In the data below, find every line that has the string "caption", and copy it.

============

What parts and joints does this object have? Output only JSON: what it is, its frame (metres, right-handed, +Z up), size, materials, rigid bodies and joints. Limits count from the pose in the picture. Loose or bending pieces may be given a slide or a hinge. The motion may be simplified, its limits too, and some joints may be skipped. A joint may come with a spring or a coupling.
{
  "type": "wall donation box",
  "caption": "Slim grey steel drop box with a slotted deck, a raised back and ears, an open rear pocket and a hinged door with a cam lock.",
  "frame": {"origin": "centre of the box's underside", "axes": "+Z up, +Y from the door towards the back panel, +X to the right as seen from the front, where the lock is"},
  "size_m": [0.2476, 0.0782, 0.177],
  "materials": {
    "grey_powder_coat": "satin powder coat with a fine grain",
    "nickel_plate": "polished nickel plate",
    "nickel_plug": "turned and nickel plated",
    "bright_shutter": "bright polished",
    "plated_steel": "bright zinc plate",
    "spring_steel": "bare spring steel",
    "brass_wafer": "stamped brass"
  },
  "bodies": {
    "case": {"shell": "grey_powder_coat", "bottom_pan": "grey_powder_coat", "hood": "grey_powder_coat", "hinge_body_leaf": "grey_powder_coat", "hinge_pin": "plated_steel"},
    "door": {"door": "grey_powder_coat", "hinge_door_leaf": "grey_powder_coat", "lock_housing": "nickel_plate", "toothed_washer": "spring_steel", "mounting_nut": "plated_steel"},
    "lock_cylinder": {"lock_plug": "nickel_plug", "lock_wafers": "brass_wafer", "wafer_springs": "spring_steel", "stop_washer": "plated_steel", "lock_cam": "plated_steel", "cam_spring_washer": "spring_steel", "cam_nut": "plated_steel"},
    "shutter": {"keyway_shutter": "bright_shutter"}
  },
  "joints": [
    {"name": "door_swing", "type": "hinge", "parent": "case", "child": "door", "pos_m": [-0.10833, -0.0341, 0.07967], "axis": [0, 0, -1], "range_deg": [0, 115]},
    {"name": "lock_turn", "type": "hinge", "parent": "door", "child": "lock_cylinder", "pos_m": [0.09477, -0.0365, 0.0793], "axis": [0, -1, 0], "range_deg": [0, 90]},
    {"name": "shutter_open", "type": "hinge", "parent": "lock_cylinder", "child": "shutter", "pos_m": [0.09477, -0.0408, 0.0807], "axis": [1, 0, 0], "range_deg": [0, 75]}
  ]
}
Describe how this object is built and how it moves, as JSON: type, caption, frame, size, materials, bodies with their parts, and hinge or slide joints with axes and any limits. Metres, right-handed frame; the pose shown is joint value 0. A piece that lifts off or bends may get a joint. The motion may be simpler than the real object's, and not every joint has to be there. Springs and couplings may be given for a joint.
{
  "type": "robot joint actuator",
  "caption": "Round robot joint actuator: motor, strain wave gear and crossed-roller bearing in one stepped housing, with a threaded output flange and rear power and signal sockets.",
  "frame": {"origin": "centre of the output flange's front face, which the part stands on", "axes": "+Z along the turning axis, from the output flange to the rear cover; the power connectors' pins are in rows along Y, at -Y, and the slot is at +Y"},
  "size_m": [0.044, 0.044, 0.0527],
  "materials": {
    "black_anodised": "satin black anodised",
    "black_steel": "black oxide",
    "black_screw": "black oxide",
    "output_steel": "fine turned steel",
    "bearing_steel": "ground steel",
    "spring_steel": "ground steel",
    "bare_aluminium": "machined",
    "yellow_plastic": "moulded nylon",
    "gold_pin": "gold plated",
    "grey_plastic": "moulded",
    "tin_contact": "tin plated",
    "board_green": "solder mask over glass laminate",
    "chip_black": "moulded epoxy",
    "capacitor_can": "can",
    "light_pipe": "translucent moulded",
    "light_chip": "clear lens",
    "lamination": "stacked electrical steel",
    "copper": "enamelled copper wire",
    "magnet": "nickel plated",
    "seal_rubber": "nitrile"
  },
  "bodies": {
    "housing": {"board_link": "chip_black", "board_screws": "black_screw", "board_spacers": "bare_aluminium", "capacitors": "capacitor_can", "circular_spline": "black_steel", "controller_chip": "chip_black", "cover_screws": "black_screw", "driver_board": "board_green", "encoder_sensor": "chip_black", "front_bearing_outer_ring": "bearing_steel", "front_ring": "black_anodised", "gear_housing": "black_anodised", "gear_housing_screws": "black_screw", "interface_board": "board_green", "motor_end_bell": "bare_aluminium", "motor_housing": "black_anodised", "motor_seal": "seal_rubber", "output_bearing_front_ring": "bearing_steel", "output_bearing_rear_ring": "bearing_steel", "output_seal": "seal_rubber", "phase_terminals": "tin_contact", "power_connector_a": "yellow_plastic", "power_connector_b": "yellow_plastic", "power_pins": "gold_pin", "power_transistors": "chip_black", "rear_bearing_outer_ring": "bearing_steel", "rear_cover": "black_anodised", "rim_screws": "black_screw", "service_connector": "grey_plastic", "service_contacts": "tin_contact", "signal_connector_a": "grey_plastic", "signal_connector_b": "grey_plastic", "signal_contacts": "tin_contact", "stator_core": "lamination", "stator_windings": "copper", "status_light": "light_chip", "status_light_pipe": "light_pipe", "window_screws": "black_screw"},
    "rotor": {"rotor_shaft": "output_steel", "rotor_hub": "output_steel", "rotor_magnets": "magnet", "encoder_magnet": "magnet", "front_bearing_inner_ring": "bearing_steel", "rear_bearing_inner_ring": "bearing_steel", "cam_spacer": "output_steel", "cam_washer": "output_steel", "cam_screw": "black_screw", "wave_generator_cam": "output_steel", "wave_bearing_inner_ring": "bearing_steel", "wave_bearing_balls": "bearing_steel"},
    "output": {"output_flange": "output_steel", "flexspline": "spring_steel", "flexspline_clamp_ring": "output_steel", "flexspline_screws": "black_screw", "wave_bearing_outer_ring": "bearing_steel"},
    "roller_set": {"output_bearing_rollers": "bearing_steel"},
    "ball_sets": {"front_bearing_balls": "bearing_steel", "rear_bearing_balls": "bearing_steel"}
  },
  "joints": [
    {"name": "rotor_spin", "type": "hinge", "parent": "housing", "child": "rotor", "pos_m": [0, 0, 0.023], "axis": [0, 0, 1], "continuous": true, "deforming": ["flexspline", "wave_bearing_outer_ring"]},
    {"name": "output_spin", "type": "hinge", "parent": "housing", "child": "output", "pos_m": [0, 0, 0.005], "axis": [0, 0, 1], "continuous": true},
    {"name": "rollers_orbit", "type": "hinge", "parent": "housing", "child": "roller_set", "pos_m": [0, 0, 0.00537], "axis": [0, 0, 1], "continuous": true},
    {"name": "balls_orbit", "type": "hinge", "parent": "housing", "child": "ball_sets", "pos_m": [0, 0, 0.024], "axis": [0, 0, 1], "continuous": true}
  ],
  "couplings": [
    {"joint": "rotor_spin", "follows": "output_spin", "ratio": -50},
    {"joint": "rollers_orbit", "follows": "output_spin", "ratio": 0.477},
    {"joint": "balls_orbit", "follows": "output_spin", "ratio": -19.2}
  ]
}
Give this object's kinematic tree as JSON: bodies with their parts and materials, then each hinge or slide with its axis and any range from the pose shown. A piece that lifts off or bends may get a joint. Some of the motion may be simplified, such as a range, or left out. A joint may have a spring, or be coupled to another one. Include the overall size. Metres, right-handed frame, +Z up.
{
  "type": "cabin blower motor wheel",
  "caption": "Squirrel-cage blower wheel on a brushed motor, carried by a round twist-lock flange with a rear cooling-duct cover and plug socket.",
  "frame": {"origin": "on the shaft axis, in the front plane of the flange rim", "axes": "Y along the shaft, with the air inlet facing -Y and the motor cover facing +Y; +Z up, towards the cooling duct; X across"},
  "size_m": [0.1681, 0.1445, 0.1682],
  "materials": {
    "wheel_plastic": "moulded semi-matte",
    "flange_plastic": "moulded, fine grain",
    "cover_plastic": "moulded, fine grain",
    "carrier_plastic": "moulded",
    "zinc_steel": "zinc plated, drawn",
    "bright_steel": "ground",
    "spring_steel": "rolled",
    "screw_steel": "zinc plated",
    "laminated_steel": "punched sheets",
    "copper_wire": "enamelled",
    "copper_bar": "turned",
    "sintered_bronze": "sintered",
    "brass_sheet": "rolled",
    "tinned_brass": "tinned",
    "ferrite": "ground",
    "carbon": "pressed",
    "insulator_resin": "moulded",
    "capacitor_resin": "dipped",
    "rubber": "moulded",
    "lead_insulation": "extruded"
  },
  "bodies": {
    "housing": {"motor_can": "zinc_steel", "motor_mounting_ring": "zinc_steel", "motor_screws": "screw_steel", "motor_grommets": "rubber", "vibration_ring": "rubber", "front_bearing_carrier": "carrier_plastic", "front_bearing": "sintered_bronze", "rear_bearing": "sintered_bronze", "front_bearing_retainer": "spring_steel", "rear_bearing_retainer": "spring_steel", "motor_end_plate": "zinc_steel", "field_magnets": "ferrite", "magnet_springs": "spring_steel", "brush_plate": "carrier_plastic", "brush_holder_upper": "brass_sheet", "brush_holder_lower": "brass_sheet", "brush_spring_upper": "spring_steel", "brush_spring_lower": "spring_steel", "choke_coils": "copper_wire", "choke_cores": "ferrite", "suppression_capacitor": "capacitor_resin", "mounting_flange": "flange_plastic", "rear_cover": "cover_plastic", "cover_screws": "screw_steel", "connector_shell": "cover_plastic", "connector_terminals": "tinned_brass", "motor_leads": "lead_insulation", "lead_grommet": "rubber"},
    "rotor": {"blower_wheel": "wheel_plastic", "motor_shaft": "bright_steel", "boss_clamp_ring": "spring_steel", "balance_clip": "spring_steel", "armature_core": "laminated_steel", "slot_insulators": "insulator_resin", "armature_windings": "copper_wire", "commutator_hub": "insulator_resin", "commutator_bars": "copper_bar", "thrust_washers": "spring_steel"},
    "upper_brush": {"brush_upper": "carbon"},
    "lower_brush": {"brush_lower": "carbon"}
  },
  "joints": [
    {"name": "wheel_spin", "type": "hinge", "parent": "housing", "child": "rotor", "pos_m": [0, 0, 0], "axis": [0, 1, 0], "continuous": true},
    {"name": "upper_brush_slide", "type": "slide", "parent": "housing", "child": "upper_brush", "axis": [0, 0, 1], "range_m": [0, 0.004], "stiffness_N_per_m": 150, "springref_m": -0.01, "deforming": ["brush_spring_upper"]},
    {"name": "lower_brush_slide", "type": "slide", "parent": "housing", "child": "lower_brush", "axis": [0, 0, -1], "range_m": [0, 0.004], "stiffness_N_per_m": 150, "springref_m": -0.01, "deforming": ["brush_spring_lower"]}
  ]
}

============

## Reply to the task
  "caption": "Slim grey steel drop box with a slotted deck, a raised back and ears, an open rear pocket and a hinged door with a cam lock.",
Describe how this object is built and how it moves, as JSON: type, caption, frame, size, materials, bodies with their parts, and hinge or slide joints with axes and any limits. Metres, right-handed frame; the pose shown is joint value 0. A piece that lifts off or bends may get a joint. The motion may be simpler than the real object's, and not every joint has to be there. Springs and couplings may be given for a joint.
  "caption": "Round robot joint actuator: motor, strain wave gear and crossed-roller bearing in one stepped housing, with a threaded output flange and rear power and signal sockets.",
  "caption": "Squirrel-cage blower wheel on a brushed motor, carried by a round twist-lock flange with a rear cooling-duct cover and plug socket.",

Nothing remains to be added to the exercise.